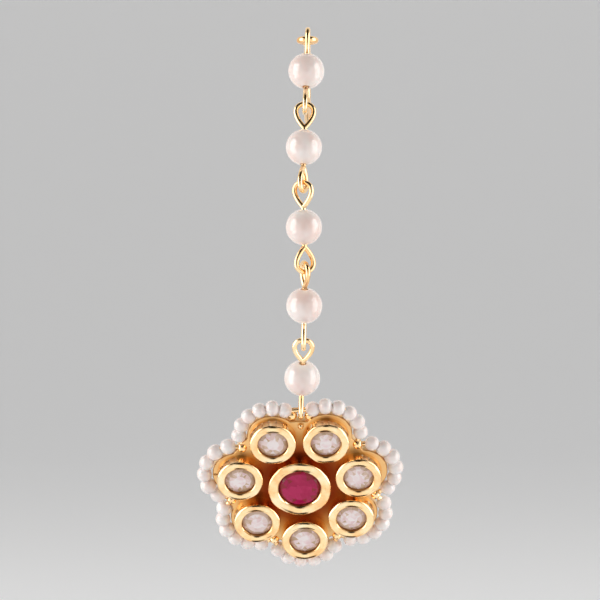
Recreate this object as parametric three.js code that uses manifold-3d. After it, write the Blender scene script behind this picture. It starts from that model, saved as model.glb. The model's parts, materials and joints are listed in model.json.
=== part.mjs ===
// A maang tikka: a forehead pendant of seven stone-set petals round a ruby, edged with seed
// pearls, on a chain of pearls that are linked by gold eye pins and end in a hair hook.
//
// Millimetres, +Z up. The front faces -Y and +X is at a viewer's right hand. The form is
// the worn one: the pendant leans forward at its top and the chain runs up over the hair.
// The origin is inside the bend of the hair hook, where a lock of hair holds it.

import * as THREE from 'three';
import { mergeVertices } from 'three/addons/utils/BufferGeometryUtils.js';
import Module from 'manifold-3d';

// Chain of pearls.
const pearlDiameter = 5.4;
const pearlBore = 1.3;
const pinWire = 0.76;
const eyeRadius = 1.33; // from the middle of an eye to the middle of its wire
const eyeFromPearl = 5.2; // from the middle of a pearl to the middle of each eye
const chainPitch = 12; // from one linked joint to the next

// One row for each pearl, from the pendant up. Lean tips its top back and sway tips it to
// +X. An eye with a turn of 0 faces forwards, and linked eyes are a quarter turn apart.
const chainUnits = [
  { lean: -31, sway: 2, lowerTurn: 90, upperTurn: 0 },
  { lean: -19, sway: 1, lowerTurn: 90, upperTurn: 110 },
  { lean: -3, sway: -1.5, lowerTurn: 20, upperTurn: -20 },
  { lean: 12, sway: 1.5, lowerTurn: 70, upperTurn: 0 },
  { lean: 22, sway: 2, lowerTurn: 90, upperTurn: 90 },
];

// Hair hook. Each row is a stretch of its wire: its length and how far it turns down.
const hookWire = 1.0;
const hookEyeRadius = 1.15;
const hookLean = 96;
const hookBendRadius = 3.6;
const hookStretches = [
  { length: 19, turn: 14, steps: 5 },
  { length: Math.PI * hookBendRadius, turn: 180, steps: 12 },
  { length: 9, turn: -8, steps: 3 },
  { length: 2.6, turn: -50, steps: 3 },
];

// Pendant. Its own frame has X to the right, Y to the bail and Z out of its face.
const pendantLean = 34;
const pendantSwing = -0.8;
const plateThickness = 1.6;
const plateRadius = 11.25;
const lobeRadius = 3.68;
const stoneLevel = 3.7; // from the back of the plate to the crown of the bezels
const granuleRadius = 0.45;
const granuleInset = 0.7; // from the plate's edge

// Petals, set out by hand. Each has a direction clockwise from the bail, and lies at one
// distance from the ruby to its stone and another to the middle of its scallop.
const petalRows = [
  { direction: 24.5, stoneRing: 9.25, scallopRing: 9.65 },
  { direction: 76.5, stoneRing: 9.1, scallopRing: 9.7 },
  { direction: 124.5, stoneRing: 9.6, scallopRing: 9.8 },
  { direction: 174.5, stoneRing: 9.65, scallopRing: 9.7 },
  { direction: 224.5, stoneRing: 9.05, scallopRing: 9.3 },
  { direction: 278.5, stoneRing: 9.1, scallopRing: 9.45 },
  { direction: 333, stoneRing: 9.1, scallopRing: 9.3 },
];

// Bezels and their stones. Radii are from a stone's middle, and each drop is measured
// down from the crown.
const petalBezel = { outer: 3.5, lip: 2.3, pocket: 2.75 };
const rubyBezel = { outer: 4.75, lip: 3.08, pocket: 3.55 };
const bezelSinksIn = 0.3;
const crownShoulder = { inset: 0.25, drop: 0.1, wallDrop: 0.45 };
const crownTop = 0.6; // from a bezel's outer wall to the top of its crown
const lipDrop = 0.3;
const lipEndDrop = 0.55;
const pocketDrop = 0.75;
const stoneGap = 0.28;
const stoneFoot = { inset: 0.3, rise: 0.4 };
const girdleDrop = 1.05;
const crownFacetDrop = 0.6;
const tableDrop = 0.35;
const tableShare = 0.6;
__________
__BRIEF__:
Word for word, restate all of the data shown above.

__WRITTEN REPLY__:
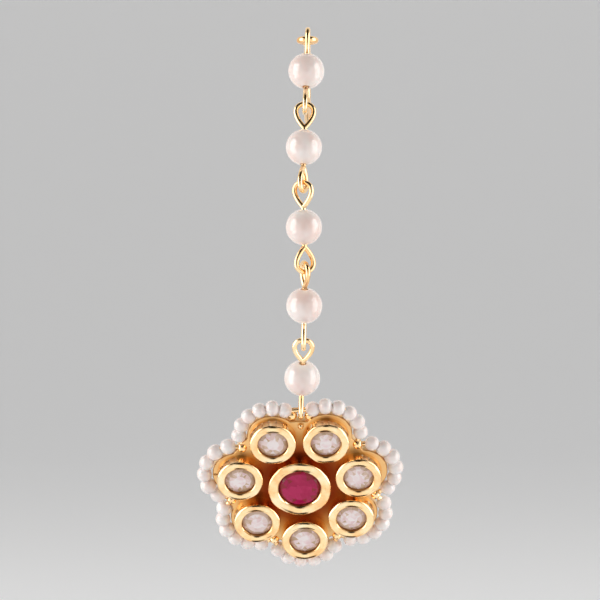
Recreate this object as parametric three.js code that uses manifold-3d. After it, write the Blender scene script behind this picture. It starts from that model, saved as model.glb. The model's parts, materials and joints are listed in model.json.
=== part.mjs ===
// A maang tikka: a forehead pendant of seven stone-set petals round a ruby, edged with seed
// pearls, on a chain of pearls that are linked by gold eye pins and end in a hair hook.
//
// Millimetres, +Z up. The front faces -Y and +X is at a viewer's right hand. The form is
// the worn one: the pendant leans forward at its top and the chain runs up over the hair.
// The origin is inside the bend of the hair hook, where a lock of hair holds it.

import * as THREE from 'three';
import { mergeVertices } from 'three/addons/utils/BufferGeometryUtils.js';
import Module from 'manifold-3d';

// Chain of pearls.
const pearlDiameter = 5.4;
const pearlBore = 1.3;
const pinWire = 0.76;
const eyeRadius = 1.33; // from the middle of an eye to the middle of its wire
const eyeFromPearl = 5.2; // from the middle of a pearl to the middle of each eye
const chainPitch = 12; // from one linked joint to the next

// One row for each pearl, from the pendant up. Lean tips its top back and sway tips it to
// +X. An eye with a turn of 0 faces forwards, and linked eyes are a quarter turn apart.
const chainUnits = [
  { lean: -31, sway: 2, lowerTurn: 90, upperTurn: 0 },
  { lean: -19, sway: 1, lowerTurn: 90, upperTurn: 110 },
  { lean: -3, sway: -1.5, lowerTurn: 20, upperTurn: -20 },
  { lean: 12, sway: 1.5, lowerTurn: 70, upperTurn: 0 },
  { lean: 22, sway: 2, lowerTurn: 90, upperTurn: 90 },
];

// Hair hook. Each row is a stretch of its wire: its length and how far it turns down.
const hookWire = 1.0;
const hookEyeRadius = 1.15;
const hookLean = 96;
const hookBendRadius = 3.6;
const hookStretches = [
  { length: 19, turn: 14, steps: 5 },
  { length: Math.PI * hookBendRadius, turn: 180, steps: 12 },
  { length: 9, turn: -8, steps: 3 },
  { length: 2.6, turn: -50, steps: 3 },
];

// Pendant. Its own frame has X to the right, Y to the bail and Z out of its face.
const pendantLean = 34;
const pendantSwing = -0.8;
const plateThickness = 1.6;
const plateRadius = 11.25;
const lobeRadius = 3.68;
const stoneLevel = 3.7; // from the back of the plate to the crown of the bezels
const granuleRadius = 0.45;
const granuleInset = 0.7; // from the plate's edge

// Petals, set out by hand. Each has a direction clockwise from the bail, and lies at one
// distance from the ruby to its stone and another to the middle of its scallop.
const petalRows = [
  { direction: 24.5, stoneRing: 9.25, scallopRing: 9.65 },
  { direction: 76.5, stoneRing: 9.1, scallopRing: 9.7 },
  { direction: 124.5, stoneRing: 9.6, scallopRing: 9.8 },
  { direction: 174.5, stoneRing: 9.65, scallopRing: 9.7 },
  { direction: 224.5, stoneRing: 9.05, scallopRing: 9.3 },
  { direction: 278.5, stoneRing: 9.1, scallopRing: 9.45 },
  { direction: 333, stoneRing: 9.1, scallopRing: 9.3 },
];

// Bezels and their stones. Radii are from a stone's middle, and each drop is measured
// down from the crown.
const petalBezel = { outer: 3.5, lip: 2.3, pocket: 2.75 };
const rubyBezel = { outer: 4.75, lip: 3.08, pocket: 3.55 };
const bezelSinksIn = 0.3;
const crownShoulder = { inset: 0.25, drop: 0.1, wallDrop: 0.45 };
const crownTop = 0.6; // from a bezel's outer wall to the top of its crown
const lipDrop = 0.3;
const lipEndDrop = 0.55;
const pocketDrop = 0.75;
const stoneGap = 0.28;
const stoneFoot = { inset: 0.3, rise: 0.4 };
const girdleDrop = 1.05;
const crownFacetDrop = 0.6;
const tableDrop = 0.35;
const tableShare = 0.6;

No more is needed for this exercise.